▶ _Problem details_:
Begin with the line that contains "# Two pedals on the pin" and end with the line that contains "before = set(bpy.data.objects)": copy that span of lines exactly, and nothing outside it.

▶ _Information provided_:
........

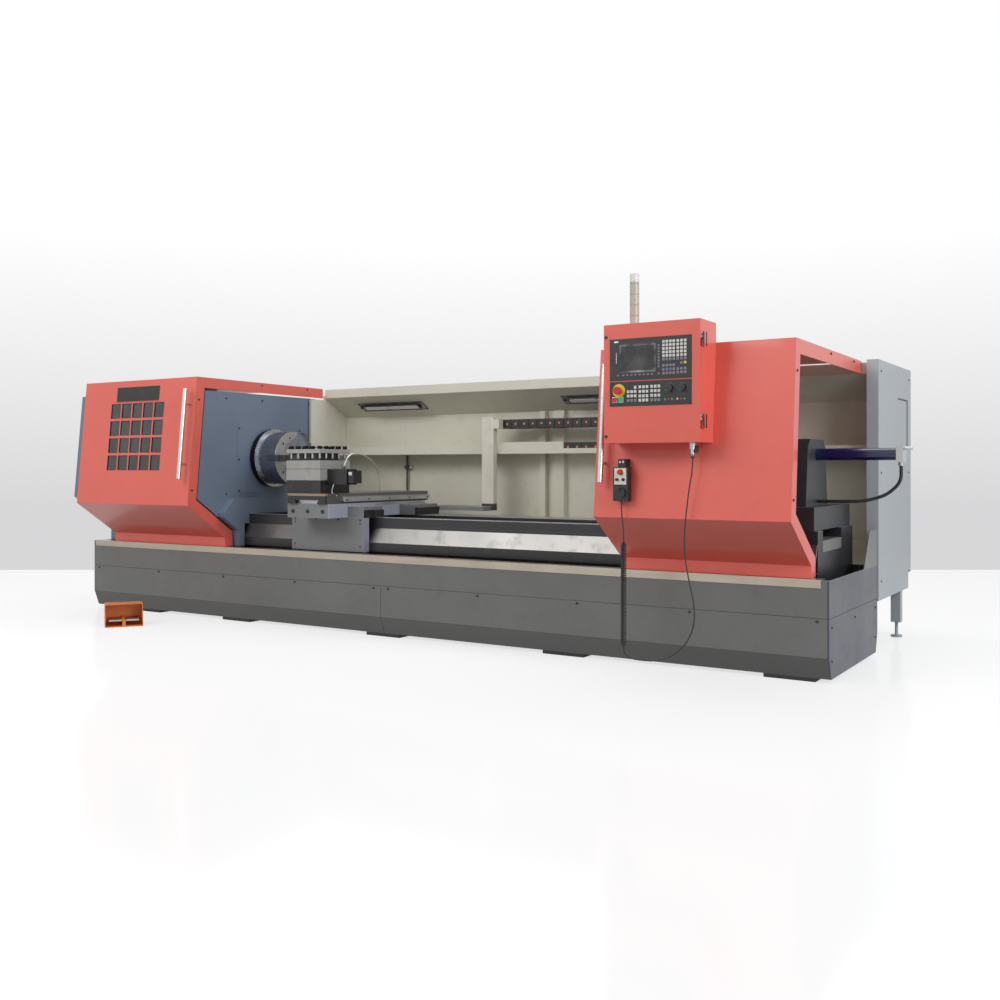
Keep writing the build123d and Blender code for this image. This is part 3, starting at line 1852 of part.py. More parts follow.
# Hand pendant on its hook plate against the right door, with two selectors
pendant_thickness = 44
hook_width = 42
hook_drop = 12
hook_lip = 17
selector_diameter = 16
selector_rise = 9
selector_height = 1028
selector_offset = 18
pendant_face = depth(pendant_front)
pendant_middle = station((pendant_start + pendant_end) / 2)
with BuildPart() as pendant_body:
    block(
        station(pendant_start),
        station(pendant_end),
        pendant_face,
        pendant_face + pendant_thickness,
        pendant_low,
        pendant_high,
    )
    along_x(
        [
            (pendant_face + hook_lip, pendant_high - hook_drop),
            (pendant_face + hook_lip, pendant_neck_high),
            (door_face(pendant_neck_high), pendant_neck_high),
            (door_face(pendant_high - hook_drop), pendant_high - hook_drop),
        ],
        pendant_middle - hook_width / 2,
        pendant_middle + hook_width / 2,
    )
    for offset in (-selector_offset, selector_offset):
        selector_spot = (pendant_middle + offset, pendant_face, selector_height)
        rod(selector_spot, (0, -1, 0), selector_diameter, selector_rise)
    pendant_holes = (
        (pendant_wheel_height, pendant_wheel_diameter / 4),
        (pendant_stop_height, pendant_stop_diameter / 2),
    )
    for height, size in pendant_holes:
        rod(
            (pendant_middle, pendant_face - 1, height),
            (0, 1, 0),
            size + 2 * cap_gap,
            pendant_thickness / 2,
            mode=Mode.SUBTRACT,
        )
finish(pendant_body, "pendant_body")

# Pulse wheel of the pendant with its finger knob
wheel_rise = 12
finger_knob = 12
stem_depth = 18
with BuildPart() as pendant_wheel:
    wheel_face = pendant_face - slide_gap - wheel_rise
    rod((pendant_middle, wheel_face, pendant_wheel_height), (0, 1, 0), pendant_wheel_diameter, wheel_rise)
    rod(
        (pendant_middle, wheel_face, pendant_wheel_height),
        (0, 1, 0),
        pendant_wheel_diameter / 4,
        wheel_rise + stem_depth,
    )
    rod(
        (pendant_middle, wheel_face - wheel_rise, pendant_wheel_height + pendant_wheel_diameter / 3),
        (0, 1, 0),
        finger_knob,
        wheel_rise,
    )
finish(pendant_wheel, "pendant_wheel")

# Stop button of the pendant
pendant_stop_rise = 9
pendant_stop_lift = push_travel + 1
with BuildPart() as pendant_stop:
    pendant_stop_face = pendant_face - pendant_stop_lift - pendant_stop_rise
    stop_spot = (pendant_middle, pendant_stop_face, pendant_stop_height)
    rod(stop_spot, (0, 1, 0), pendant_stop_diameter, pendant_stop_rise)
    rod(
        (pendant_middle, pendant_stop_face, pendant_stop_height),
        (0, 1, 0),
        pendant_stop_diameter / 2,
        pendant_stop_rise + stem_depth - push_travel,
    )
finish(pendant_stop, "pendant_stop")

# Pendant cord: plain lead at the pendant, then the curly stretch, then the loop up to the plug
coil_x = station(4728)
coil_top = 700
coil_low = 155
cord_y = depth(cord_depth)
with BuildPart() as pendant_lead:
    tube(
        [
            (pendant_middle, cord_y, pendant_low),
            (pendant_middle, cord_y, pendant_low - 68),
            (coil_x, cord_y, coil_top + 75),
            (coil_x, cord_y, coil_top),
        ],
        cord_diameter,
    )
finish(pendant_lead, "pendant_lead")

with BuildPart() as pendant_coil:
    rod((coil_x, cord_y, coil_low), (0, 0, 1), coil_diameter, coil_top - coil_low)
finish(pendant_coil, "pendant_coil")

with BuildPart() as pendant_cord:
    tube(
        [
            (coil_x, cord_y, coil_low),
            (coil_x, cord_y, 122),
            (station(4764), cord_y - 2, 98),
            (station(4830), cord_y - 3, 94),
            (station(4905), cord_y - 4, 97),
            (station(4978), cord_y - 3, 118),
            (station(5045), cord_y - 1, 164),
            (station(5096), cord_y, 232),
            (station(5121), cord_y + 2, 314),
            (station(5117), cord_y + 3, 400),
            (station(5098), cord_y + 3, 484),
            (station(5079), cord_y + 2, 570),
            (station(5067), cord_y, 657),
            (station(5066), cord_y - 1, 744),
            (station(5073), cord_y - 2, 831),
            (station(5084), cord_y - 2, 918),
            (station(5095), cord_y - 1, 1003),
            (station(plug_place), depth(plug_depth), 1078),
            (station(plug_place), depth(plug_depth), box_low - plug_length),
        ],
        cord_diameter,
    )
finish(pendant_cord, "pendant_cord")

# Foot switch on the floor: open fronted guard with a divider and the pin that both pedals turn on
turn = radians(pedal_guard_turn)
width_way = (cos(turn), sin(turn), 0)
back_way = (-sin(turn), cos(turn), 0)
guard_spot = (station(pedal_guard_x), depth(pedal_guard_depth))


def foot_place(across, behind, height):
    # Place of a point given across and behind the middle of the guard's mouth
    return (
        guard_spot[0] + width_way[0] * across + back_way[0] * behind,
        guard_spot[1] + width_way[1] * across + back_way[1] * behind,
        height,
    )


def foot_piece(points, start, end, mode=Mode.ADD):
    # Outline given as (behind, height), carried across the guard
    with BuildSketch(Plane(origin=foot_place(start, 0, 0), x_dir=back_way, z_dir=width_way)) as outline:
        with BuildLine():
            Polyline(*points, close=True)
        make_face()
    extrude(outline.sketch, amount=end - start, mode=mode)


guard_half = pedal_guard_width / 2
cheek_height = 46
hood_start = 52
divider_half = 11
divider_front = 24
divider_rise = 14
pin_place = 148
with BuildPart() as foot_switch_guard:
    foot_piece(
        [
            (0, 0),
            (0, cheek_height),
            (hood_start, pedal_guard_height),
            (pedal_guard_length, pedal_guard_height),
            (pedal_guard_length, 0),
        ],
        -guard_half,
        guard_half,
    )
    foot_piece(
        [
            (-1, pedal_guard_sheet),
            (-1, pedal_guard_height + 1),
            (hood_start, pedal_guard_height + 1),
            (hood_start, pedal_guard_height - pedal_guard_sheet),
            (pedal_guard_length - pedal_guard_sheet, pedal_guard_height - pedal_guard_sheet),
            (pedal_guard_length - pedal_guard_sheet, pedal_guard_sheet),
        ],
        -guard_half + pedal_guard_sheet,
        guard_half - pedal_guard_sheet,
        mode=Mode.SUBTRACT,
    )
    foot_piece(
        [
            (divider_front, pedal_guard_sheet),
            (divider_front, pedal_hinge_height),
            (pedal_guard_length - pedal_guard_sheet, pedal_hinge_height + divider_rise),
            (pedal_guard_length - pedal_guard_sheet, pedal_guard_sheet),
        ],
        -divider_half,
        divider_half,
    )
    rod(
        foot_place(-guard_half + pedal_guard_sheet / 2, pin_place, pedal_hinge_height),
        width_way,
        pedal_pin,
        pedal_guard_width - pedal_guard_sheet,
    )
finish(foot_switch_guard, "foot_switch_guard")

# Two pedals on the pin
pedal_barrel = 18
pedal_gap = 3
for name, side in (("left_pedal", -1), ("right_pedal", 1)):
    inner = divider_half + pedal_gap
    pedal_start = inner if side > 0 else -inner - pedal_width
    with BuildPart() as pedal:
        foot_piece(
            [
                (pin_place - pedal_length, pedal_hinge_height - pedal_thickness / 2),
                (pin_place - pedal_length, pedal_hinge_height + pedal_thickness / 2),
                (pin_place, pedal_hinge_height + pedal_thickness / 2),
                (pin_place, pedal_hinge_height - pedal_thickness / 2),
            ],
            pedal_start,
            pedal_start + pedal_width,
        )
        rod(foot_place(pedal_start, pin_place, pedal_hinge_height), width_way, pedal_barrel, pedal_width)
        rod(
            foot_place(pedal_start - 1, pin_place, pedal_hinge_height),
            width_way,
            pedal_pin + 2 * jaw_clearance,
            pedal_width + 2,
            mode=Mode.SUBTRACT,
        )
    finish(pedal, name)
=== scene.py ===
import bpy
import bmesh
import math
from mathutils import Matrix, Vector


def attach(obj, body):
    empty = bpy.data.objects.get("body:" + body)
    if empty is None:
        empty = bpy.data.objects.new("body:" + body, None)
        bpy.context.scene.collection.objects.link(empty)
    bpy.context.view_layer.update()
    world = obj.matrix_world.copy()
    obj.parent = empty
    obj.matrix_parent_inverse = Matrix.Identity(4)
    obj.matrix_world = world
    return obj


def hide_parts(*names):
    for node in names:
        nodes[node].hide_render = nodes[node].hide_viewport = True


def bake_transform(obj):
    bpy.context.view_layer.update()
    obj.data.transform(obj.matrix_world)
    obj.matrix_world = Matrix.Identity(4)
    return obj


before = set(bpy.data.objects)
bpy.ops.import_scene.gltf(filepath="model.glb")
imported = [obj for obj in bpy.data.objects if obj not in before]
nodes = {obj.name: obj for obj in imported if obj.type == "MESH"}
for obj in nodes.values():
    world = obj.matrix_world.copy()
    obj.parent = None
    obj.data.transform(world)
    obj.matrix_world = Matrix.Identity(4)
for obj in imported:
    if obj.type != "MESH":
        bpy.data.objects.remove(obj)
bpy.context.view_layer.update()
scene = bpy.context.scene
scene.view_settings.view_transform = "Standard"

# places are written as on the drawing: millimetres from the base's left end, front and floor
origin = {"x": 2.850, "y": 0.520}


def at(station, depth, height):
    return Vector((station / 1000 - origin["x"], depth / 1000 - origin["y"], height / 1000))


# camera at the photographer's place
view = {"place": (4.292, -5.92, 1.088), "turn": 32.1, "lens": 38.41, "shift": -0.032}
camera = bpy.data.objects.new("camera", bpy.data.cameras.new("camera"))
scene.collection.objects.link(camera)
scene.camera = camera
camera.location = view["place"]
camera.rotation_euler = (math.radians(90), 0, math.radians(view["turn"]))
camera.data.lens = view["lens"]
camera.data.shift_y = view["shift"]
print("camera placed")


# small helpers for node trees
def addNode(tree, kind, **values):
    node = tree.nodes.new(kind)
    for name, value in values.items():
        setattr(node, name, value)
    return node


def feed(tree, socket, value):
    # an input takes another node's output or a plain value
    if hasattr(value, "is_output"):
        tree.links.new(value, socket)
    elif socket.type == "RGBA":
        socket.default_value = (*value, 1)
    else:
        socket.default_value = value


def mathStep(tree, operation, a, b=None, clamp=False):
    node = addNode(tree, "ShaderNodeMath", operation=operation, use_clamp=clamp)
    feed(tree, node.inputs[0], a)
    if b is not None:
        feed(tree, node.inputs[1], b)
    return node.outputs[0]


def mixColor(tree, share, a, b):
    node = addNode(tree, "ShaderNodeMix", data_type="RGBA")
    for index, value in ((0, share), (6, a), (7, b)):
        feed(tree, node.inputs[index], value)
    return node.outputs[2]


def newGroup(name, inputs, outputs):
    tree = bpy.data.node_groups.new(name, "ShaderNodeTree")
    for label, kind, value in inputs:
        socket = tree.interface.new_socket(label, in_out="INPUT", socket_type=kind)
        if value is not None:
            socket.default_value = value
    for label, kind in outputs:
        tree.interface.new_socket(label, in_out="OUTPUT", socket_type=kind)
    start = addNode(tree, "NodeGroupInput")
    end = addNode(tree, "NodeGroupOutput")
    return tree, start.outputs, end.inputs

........

▶ _Exercise output_:
# Two pedals on the pin
pedal_barrel = 18
pedal_gap = 3
for name, side in (("left_pedal", -1), ("right_pedal", 1)):
    inner = divider_half + pedal_gap
    pedal_start = inner if side > 0 else -inner - pedal_width
    with BuildPart() as pedal:
        foot_piece(
            [
                (pin_place - pedal_length, pedal_hinge_height - pedal_thickness / 2),
                (pin_place - pedal_length, pedal_hinge_height + pedal_thickness / 2),
                (pin_place, pedal_hinge_height + pedal_thickness / 2),
                (pin_place, pedal_hinge_height - pedal_thickness / 2),
            ],
            pedal_start,
            pedal_start + pedal_width,
        )
        rod(foot_place(pedal_start, pin_place, pedal_hinge_height), width_way, pedal_barrel, pedal_width)
        rod(
            foot_place(pedal_start - 1, pin_place, pedal_hinge_height),
            width_way,
            pedal_pin + 2 * jaw_clearance,
            pedal_width + 2,
            mode=Mode.SUBTRACT,
        )
    finish(pedal, name)
=== scene.py ===
import bpy
import bmesh
import math
from mathutils import Matrix, Vector


def attach(obj, body):
    empty = bpy.data.objects.get("body:" + body)
    if empty is None:
        empty = bpy.data.objects.new("body:" + body, None)
        bpy.context.scene.collection.objects.link(empty)
    bpy.context.view_layer.update()
    world = obj.matrix_world.copy()
    obj.parent = empty
    obj.matrix_parent_inverse = Matrix.Identity(4)
    obj.matrix_world = world
    return obj


def hide_parts(*names):
    for node in names:
        nodes[node].hide_render = nodes[node].hide_viewport = True


def bake_transform(obj):
    bpy.context.view_layer.update()
    obj.data.transform(obj.matrix_world)
    obj.matrix_world = Matrix.Identity(4)
    return obj


before = set(bpy.data.objects)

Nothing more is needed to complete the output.